<<<<

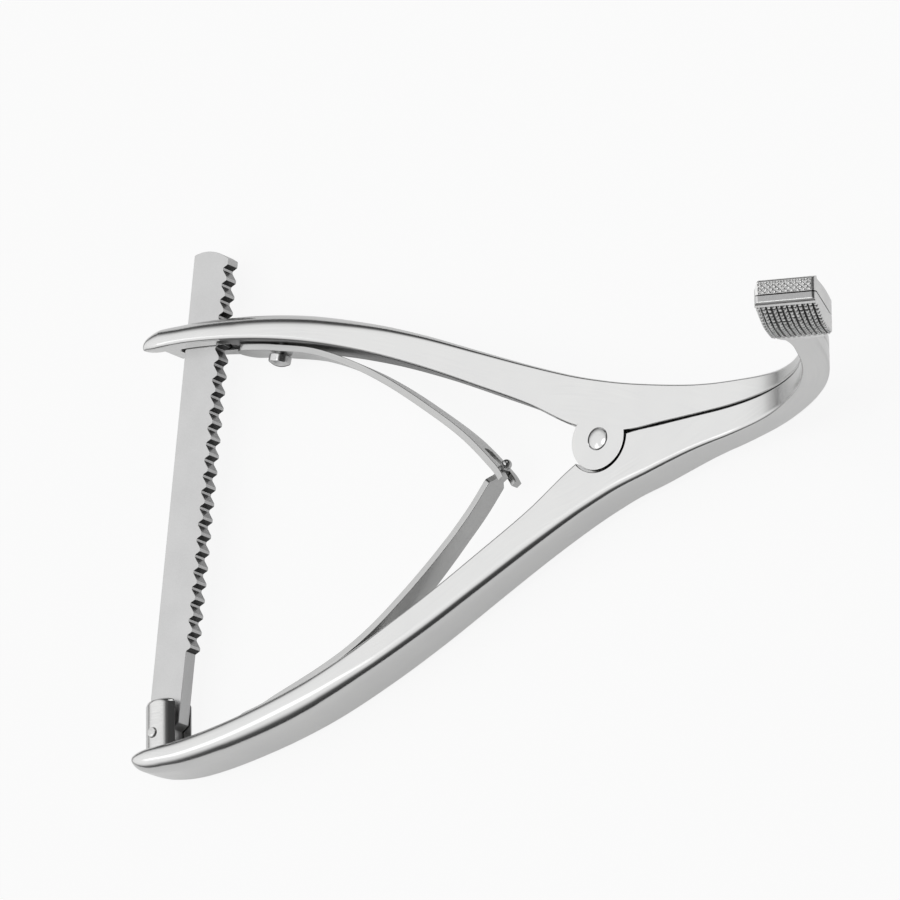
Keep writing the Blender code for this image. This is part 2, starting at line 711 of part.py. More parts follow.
def leaf_skin(path, side, count, width):
    """Bent strip; width gives the half width at a point of the path."""
    points, tangents = path_points(path, count)
    z = near_face_z(SCREW_X) / 2.0
    rings = []
    for i, (point, tangent) in enumerate(zip(points, tangents)):
        normal = Vector((-tangent.y, tangent.x)) * (LEAF_T / 2.0)
        half = width(point)
        upper = point + normal
        lower = point - normal
        corners = ((upper, half), (upper, -half), (lower, -half), (lower, half))
        rings.append([(p.x, side * p.y, z + w) for p, w in corners])
    return loft(rings)


def round_root(point):
    """Half width of the leaf near its rounded root end."""
    start = LEAF_PATH[0][0]
    half = LEAF_W / 2.0
    reach = min((point.x - start) / half, 1.0)
    return max(half * math.sqrt(max(1.0 - (1.0 - reach) ** 2, 0.0)), 0.6)


def build_upper_leaf(mat):
    """Leaf of the upper arm; its free end is a fork."""
    body = leaf_skin(sagged(LEAF_PATH, UPPER_SAG), 1.0, 36, round_root)
    z = near_face_z(SCREW_X) / 2.0
    obj = make(body, "upper_leaf_spring", mat, PART, (LEAF_FLEX[0], LEAF_FLEX[1], z))
    x0, y0 = LEAF_PATH[-1]
    half = FORK_SLOT_W / 2.0
    fork = box((x0 - FORK_L, y0 - 3.0, z - half), (x0 + 3.0, y0 + 3.0, z + half), -50.0, (x0, y0))
    boolean(obj, cutter(fork, "fork_slot"), "DIFFERENCE")
    leaf_hole(obj, 1.0)
    return obj


def build_lower_leaf(mat):
    """Leaf of the lower arm; its free end is a tongue with a knob."""
    path = sagged(LEAF_PATH[:7] + TONGUE_PATH_END, LOWER_SAG)

    def width(point):
        half = round_root(point)
        if point.x > -60.0:
            t = min((point.x + 60.0) / 16.0, 1.0)
            half += (LEAF_NARROW_W / 2.0 - half) * t
        reach = point.x - (path[-1][0] - TONGUE_L * 0.62)
        if reach > 0.0:
            t = min(reach / 1.2, 1.0)
            half += (TONGUE_W / 2.0 - half) * t
        return half

    body = leaf_skin(path, -1.0, 40, width)
    z = near_face_z(SCREW_X) / 2.0
    knob = bmesh.new()
    end = path[-1]
    spot = Matrix.Translation((end[0] + 0.5, -end[1] + 0.6, z))
    bmesh.ops.create_uvsphere(knob, u_segments=16, v_segments=10, radius=KNOB_R, matrix=spot)
    obj = make(body, "lower_leaf_spring", mat, PART, (LEAF_FLEX[0], -LEAF_FLEX[1], z))
    boolean(obj, cutter(knob, "knob"), "UNION")
    leaf_hole(obj, -1.0)
    return obj


def leaf_hole(obj, side):
    """Clearance hole of the leaf for its screw."""
    seat, out = screw_seat(side)
    hole = cylinder(SCREW_SHANK_R + HALF_GAP, seat - out * 4.0, seat + out * 8.0, 24)
    boolean(obj, cutter(hole, obj.name + "_hole"), "DIFFERENCE")


def leaf_offset():
    """Distance from the handle's inner side to the far side of the leaf at the screw."""
    seat, out = screw_seat(1.0)
    points, _ = path_points(LEAF_PATH, 200)
    best = min(points, key=lambda p: abs(p.x - SCREW_X - out.x))
    return (Vector((best.x, best.y, seat.z)) - seat).dot(out) + LEAF_T / 2.0


def build_leaf_screw(name, side, mat):
    """Slotted screw with a round, slightly domed head under the leaf."""
    seat, out = screw_seat(side)
    under = leaf_offset() + HALF_GAP
    points = [(0.0, -SCREW_SHANK_L), (SCREW_SHANK_R, -SCREW_SHANK_L), (SCREW_SHANK_R, under)]
    points += [(SCREW_HEAD_R, under), (SCREW_HEAD_R, under + SCREW_HEAD_H)]
    points += dome(SCREW_HEAD_R - 0.5, 0.35, under + SCREW_HEAD_H + 0.4)
    obj = make(spin_profile(points, seat, out, 32), name, mat, PART)
    tangent = Vector((-out.y, out.x, 0.0))
    top = seat + out * (under + SCREW_HEAD_H + 2.0)
    slot = bmesh.new()
    bmesh.ops.create_cube(slot, size=1.0)
    size = (SCREW_HEAD_R * 3.0, 2.0 * (SCREW_SLOT_DEEP + 1.25), SCREW_SLOT_W)
    bmesh.ops.scale(slot, verts=slot.verts, vec=size)
    frame = Matrix((tangent, out, Vector((0, 0, 1)))).transposed().to_4x4()
    tilt = Matrix.Rotation(math.radians(35.0), 4, "Y")
    bmesh.ops.transform(slot, matrix=Matrix.Translation(top) @ frame @ tilt, verts=slot.verts)
    boolean(obj, cutter(slot, name + "_slot"), "DIFFERENCE")
    return obj


def parent(child, to):
    """Parent a piece without moving it."""
    child.parent = to
    child.matrix_parent_inverse = to.matrix_world.inverted()


PART, CUTTERS = start_scene()


def main():
    """Build every piece."""
    arm_steel = steel("satin_forged_steel", (0.66, 0.67, 0.68), 0.30)
    upper_steel = steel("satin_forged_steel_upper", (0.66, 0.67, 0.68), 0.30)
    pin_steel = steel("polished_pin_steel", (0.74, 0.74, 0.75), 0.18)
    bar_steel = steel("matt_bar_steel", (0.62, 0.62, 0.63), 0.40)
    post_steel = steel("polished_post_steel", (0.72, 0.72, 0.73), 0.20)
    leaf_steel = steel("spring_steel", (0.68, 0.68, 0.69), 0.28)
    tongue_steel = steel("spring_steel_lower", (0.68, 0.68, 0.69), 0.28)
    screw_steel = steel("screw_steel", (0.70, 0.70, 0.71), 0.22)
    screw_steel_2 = steel("screw_steel_lower", (0.70, 0.70, 0.71), 0.22)
    cross_steel = steel("cross_pin_steel", (0.72, 0.72, 0.73), 0.22)

    lower = build_arm("lower_arm", -1.0, arm_steel)
    finish_arm(lower, -1.0)
    upper = build_arm("upper_arm", 1.0, upper_steel)
    finish_arm(upper, 1.0)
    fixed = (
        build_pivot_pin(pin_steel),
        build_post(post_steel),
        build_hinge_pin(cross_steel),
        build_leaf_screw("lower_leaf_screw", -1.0, screw_steel_2),
        build_lower_leaf(tongue_steel),
        build_bar(bar_steel),
        upper,
    )
    for piece in fixed:
        parent(piece, lower)
    for piece in (build_upper_leaf(leaf_steel), build_leaf_screw("upper_leaf_screw", 1.0, screw_steel)):
        parent(piece, upper)


main()
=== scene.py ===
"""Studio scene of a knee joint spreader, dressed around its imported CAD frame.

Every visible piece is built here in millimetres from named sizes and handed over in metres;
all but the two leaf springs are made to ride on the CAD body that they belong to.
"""

import logging
import math
from dataclasses import dataclass, field
from enum import Enum
from typing import Callable, Sequence

import bmesh
import bpy
from mathutils import Matrix, Vector


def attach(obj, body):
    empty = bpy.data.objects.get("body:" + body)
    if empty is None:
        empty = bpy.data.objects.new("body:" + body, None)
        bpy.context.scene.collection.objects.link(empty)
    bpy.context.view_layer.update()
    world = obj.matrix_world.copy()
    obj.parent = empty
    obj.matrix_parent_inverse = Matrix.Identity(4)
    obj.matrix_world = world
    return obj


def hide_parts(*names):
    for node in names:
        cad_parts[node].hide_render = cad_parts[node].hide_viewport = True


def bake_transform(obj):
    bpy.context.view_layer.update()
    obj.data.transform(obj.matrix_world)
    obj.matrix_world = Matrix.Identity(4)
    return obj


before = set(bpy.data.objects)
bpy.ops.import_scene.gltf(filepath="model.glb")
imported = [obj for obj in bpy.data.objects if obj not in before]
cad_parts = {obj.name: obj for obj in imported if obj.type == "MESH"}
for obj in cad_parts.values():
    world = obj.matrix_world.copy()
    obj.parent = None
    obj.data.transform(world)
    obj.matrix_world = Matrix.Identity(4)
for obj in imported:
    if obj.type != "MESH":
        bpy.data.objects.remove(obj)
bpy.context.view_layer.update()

log = logging.getLogger("spreader")

MM = 0.001
Point = tuple[float, float, float]
Flat = tuple[float, float]
Ring = list[Point]
ORIGIN: Point = (0.0, 0.0, 0.0)
ALONG_Y: Point = (0.0, 1.0, 0.0)
ALONG_Z: Point = (0.0, 0.0, 1.0)


class Combine(Enum):
    """How a tool is combined with a workpiece."""

    JOIN = "UNION"
    CUT = "DIFFERENCE"
    KEEP = "INTERSECT"


class Grain(Enum):
    """Where the lines of a finish run."""

    ALONG_PIECE = "along the piece, from its UV map"
    ALONG_X = "along the part's X axis"
    EVEN = "no direction"


class Side(Enum):
    """The arm that a piece belongs to; its value is the sign of Y."""

    UPPER = 1.0
    LOWER = -1.0

    @property
    def word(self) -> str:
        """Name of the side in lower case."""
        return self.name.lower()

    @property
    def body(self) -> str:
        """CAD body of this side's arm."""
        return f"{self.word}_body"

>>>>

Required task: In this exercise, copy only the lines from the opening line of the material through the line where "return loft(rings)" appears.

Worked answer:
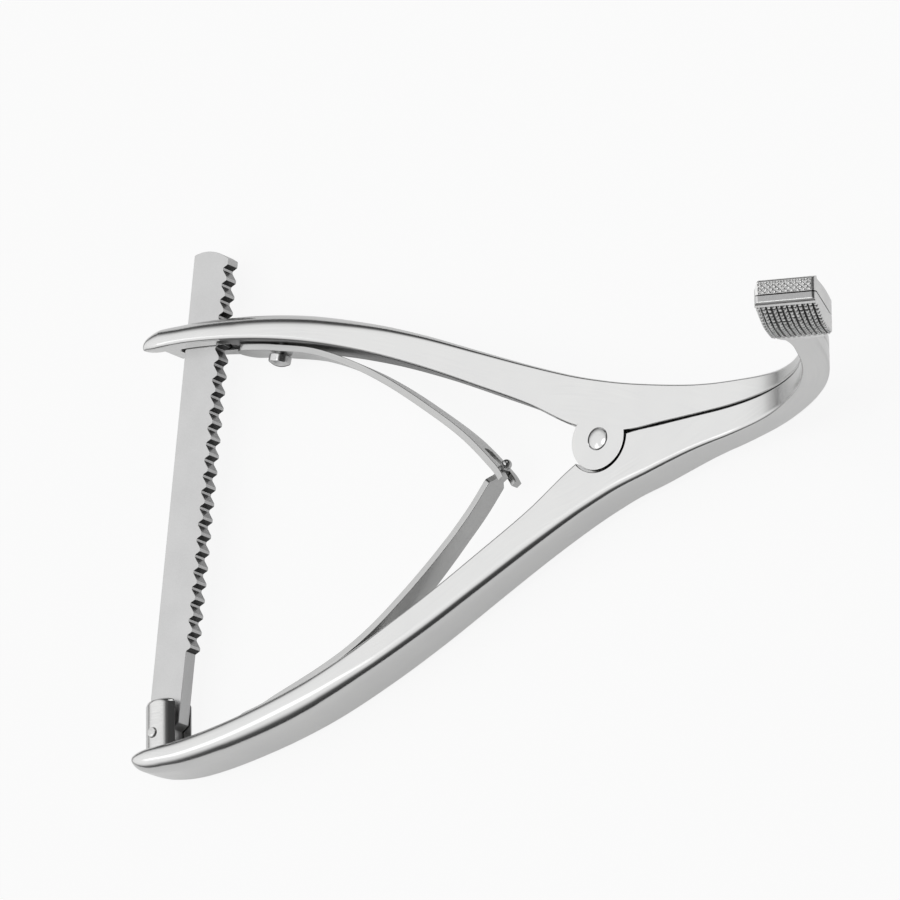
Keep writing the Blender code for this image. This is part 2, starting at line 711 of part.py. More parts follow.
def leaf_skin(path, side, count, width):
    """Bent strip; width gives the half width at a point of the path."""
    points, tangents = path_points(path, count)
    z = near_face_z(SCREW_X) / 2.0
    rings = []
    for i, (point, tangent) in enumerate(zip(points, tangents)):
        normal = Vector((-tangent.y, tangent.x)) * (LEAF_T / 2.0)
        half = width(point)
        upper = point + normal
        lower = point - normal
        corners = ((upper, half), (upper, -half), (lower, -half), (lower, half))
        rings.append([(p.x, side * p.y, z + w) for p, w in corners])
    return loft(rings)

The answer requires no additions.